I do copyediting mostly. But it’s more than just spelling errors and stuff–I will rewrite articles that are poorly written, though less often than I used to. I also fix technical stuff.

I also used to be pretty active in the political side of the wiki. I would act as a hardcore inclusionist, because that seemed the best way to counter the hardcore deletionists. But I burned out pretty easily, as I just didn’t care to get into fights while having to conceal any actual anger due to the policies. Fortunately, it’s gotten a little better since then, as a lot of the deletionists have also burned out.

The main reason I don’t actually write anything now is time, but before the bigger concern was having to cite every sentence. Seeing as I’m the type that collects information over long periods of time, I tend to just write what I know, and then I have to go find citations to back it up. And that can take a while and be quite tedious.
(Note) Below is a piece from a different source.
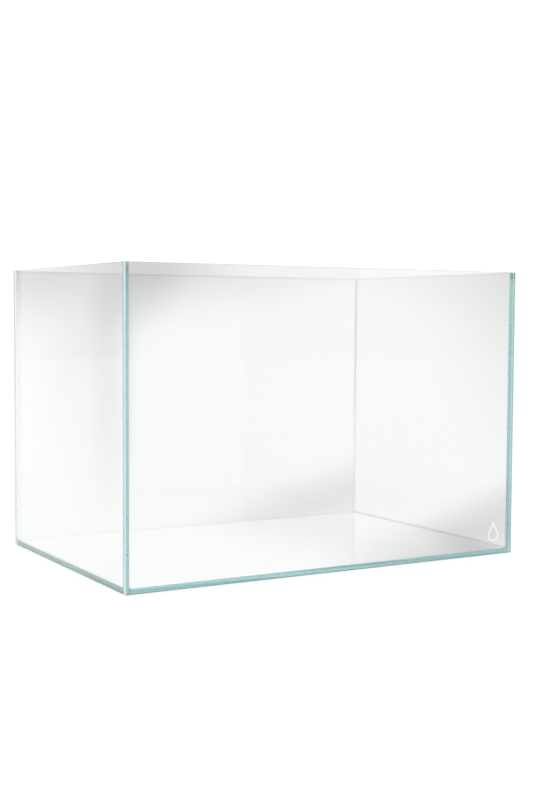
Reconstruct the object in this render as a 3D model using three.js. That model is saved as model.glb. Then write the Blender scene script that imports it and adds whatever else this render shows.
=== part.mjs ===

I’d only do it if you are planning on getting involved with the new experts program, assuming it’s still ongoing. The idea is to be able to help with stuff for which there are not that many freely available online sources. It’s an interesting experiment. If they can keep the calls to authority minimal (as quality citations should be sufficient in most cases) it may be useful.

Also realize that, by putting real information about yourself out on the web, you will be giving the trolls information they can use against you. At the very least, create a brand new account to tie into your real name, and do not tie it to any email that would tie you to other sites. Wikitrolls can be mean.

The thing is, that’s really not some nebulous powers-that-be, but just the average editor. That’s what the policy says to do if there is conflicting information. Though, I am impressed with how quickly they got on it.

Also, disconcertment is a word, despite looking strange.

I’d be surprised if a lot of dopers don’t at least edit wiki pages. I’ve only created a few pages (mostly related to albums and book series) but I “fix” pages fairly often - most recently pages on Thanksgiving and Christmas TV specials that contained incomplete information.